QCL (quasi-co location)

[0067] When the channel properties of an antenna port may be derived from a channel of another antenna port, the two antenna ports are quasi co-located. The channel properties may include one or more of delay spread, Doppler spread, frequency/Doppler shift, average received power, received timing/average delay, and spatial RX parameter.

[0068] The UE may be configured with a list of a plurality of TCI-State configurations through a higher layer parameter, PDSCH-Config. Each TCI-State is associated with a QCL configuration parameter between one or two DL RSs and a DMRS port of a PDSCH. QCL may include qcl-Type1 for a first DS RS and qcl-Type2 for a second DL RS. A QCL type may correspond to one of the following types.

• 'QCL-TypeA': {Doppler shift, Doppler spread, average delay, delay spread}
• 'QCL-TypeB': {Doppler shift, Doppler spread}
• 'QCL-TypeC': {Doppler shift, average delay}
• 'QCL-TypeD': {Spatial Rx parameter}

Beam Management (BM)

[0069] BM is a series of processes for acquiring and maintaining a set of BS (or transmission and reception point (TRP)) beams and/or UE beams available for DL and UL transmissions/receptions. BM may include the following processes and terminology.

• Beam measurement: The BS or the UE measures the characteristics of a received beamformed signal.
• Beam determination: The BS or the UE selects its transmission (Tx) beam/reception (Rx) beam.
• Beam sweeping: A spatial domain is covered by using Tx beams and/or Rx beams in a predetermined manner during a predetermined time interval.
• Beam report: The UE reports information about a beamformed signal based on a beam measurement.

[0070] The BM process may be divided into (1) a DL BM process using an SSB or a CSI-RS and (2) a UL BM process using a sounding reference signal (SRS). Further, each BM process may include Tx beam sweeping for determining a Tx beam and Rx beam sweeping for determining an Rx beam.

[0071] The DL BM process may include (1) transmission of a beamformed DL RS (e.g., a CSI-RS or SSB) from the BS, and (2) beam reporting from the UE.

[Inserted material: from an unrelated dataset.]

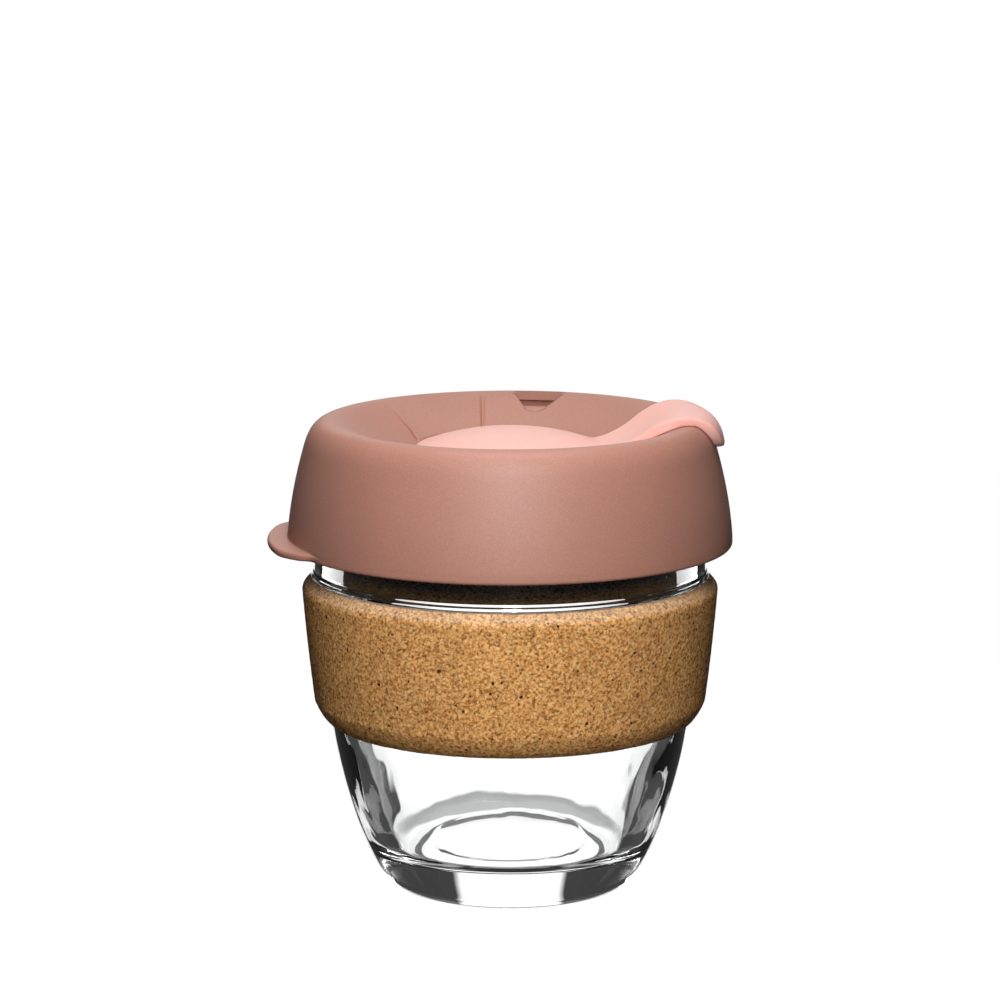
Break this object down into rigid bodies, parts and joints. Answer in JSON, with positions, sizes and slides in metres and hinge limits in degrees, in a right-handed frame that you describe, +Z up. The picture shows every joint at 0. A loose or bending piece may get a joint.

[0072] The beam report may include preferred DL RS ID(s) and reference signal received power (RSRP) corresponding to the DL RS ID(s). A DL RS ID may be an SSB resource indicator (SSBRI) or a CSI-RS resource indicator (CRI).

M-TRP (multi-transmission and reception point) transmission

[0073] NR Release 17 supports M-TRP PDCCH repeated transmission, M-TRP PDCCH/PDSCH SFN transmission, S-DCI-based M-TRP PUSCH repeated transmission, and single PUCCH resource-based M-TRP PUCCH repeated transmission.

[0074] In all of these transmission techniques, the same content (i.e., DCI, a UL TB, or UCI) is repeatedly transmitted with URLLC target enhancement for increased reliability. Repeated transmissions are performed in TDM or FDM in the case of M-TRP PDCCH repeated transmission, repeated transmissions are performed in the same time/frequency/layer in the case of M-TRP PDCCH/PDSCH SFN transmission, repeated transmissions are performed in TDM in the case of S-DCI-based M-TRP PUSCH repeated transmission, and repeated transmissions are performed in TDM in the case of single PUCCH resource-based M-TRP PUCCH repeated transmission.

- S-DCI-based M-TRP PDCCH repeated transmission

[0075] In NR Release 17, for M-TRP PDCCH repeated transmission, a plurality of CORESETs configured with different TCI states (i.e., different QCL RSs) are configured for the UE, and a plurality of SS sets connected to the CORESETs, respectively are configured. The BS indicates/configures linkage between an SS set connected to one CORESET and an SS set connected to another CORESET, for repeated transmission, to/for the UE, so that the UE may be aware that PDCCH candidates of the SS sets are repeatedly transmitted.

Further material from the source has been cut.